Today, these words are merely a short blog post from one mom, woman, sister, friend, PERSON, and survivor that says, "I once was blind, but now I see, the bullies around me." It is possible to live our lives out of the control of the bullies around us who leech off of us in order to nourish themselves. Surviving is admirable, but not when it is done by taking the lives of others. Bullies need help, but they should not help themselves to others. Bullies are not survivors. Bullies provide the circumstances through which survivors realize who they truly are though- their worth, their might, their beauty. For that reason, thank the bully in your life. He or she probably doesn't actually like him/herself that much. Pray for the bully in your life, and in the end, shake the dust off your feet in regard to everything that person(s) ever said to you. Move on, and live your life in the light of the knowledge that you can be happy, and cherished, and valued, and respected. You matter.
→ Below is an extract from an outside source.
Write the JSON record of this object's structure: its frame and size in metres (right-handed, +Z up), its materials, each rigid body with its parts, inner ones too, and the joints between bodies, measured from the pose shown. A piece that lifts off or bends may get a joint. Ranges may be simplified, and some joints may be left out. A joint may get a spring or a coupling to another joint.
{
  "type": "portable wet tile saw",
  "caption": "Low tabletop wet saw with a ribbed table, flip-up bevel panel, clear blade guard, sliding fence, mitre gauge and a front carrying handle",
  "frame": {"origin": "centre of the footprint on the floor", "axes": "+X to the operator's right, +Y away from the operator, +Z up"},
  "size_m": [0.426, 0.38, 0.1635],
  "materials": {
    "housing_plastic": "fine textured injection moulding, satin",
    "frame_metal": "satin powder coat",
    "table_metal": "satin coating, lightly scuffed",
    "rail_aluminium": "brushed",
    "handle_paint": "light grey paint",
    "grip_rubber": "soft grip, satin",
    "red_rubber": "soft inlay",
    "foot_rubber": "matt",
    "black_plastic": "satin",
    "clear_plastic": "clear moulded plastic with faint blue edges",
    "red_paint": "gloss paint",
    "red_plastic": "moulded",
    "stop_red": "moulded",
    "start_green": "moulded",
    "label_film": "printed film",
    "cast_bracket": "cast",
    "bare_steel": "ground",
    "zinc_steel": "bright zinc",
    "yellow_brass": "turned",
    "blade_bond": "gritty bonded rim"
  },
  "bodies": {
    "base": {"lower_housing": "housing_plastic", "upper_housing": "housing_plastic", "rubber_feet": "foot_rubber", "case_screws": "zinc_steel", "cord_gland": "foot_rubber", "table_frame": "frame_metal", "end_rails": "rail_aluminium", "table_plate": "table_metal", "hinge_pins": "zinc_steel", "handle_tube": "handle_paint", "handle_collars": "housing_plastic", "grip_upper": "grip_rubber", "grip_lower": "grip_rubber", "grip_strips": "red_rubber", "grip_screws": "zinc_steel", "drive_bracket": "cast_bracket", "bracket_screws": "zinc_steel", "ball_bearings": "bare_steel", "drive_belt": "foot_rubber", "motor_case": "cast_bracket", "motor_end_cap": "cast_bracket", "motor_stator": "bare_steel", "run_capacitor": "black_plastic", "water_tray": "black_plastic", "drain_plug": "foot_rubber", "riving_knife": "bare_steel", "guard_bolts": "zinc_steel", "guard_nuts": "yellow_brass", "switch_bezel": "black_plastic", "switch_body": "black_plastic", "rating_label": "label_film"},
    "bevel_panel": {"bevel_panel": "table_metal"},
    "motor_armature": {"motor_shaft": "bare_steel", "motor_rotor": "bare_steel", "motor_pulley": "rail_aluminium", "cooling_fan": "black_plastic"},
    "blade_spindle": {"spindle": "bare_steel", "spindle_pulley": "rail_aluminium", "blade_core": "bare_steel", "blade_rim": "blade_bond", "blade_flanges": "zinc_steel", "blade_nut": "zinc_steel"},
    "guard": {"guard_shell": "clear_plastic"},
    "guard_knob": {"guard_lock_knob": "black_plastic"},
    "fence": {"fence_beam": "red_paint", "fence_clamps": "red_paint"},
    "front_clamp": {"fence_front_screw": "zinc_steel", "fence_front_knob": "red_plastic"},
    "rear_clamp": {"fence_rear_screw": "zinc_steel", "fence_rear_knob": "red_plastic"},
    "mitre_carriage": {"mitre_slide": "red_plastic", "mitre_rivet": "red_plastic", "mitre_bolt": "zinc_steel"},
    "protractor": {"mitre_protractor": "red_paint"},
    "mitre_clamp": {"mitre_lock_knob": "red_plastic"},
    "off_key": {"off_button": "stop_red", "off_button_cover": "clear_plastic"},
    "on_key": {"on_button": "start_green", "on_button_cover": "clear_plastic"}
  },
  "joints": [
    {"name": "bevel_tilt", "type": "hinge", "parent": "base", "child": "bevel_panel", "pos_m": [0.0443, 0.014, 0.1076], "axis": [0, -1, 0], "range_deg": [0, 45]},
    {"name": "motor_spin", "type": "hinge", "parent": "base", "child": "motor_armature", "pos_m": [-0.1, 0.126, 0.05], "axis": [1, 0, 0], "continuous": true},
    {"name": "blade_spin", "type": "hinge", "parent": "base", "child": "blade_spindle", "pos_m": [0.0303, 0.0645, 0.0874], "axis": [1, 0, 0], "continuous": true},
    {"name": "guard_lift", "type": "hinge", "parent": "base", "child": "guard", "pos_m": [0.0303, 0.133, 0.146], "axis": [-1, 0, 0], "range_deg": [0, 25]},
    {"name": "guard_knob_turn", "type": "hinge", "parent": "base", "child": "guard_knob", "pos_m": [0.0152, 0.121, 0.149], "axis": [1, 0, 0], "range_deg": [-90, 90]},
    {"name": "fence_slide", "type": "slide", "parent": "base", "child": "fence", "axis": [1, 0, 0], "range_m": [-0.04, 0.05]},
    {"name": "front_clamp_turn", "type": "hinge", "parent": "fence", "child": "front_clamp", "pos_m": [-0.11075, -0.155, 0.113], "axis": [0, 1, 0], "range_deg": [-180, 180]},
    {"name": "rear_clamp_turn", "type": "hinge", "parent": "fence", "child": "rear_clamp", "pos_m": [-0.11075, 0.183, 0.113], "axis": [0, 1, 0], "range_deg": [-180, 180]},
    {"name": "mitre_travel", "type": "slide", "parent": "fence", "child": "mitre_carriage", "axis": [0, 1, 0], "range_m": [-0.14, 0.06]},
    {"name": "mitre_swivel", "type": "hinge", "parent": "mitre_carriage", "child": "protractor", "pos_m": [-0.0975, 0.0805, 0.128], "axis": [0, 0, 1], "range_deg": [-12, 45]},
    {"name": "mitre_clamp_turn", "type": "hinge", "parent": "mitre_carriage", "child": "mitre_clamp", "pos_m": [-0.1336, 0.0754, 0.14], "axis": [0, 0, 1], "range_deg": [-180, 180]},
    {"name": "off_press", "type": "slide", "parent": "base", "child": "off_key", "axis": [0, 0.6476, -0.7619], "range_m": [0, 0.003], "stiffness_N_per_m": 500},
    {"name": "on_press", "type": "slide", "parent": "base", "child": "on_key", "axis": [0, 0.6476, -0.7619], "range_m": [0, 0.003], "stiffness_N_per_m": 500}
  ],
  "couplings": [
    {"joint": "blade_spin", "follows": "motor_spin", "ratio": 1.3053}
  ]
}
Life can be okay. Bullies can be neutralized. In fact, a bully's biggest fear is that those they bully will realize all this. That's why a bully will hate these words. Bullies don't want to be recognized for what they are. Start to realize these things though, and the bullies in your life; pull away; stand up for yourself, and you will realize all the bullies in your life, even those you would have never expected. They'll be the ones who are most actively trying to take your life even as you gain your life. Ultimately, they'll be the ones you leave behind. They'll be the ones who in the end have nothing because they have lost the most valuable ones, you, through their inability to love not only you, but also themselves. So pray for the bully, as you walk away, as he/she laughs in your face. Take it and know the reason you can take it and do take it is because of how incredibly strong you are. The bully already knows this, which is why they are bullying you, if you remember. They don't want you to leave, but they know you will, so they bully you to make you feel less than, to make you stay, but you won't... and they know this too. They are holding on for dear life. Pity the bully. Pray for the bully. Love the bully, but walk away.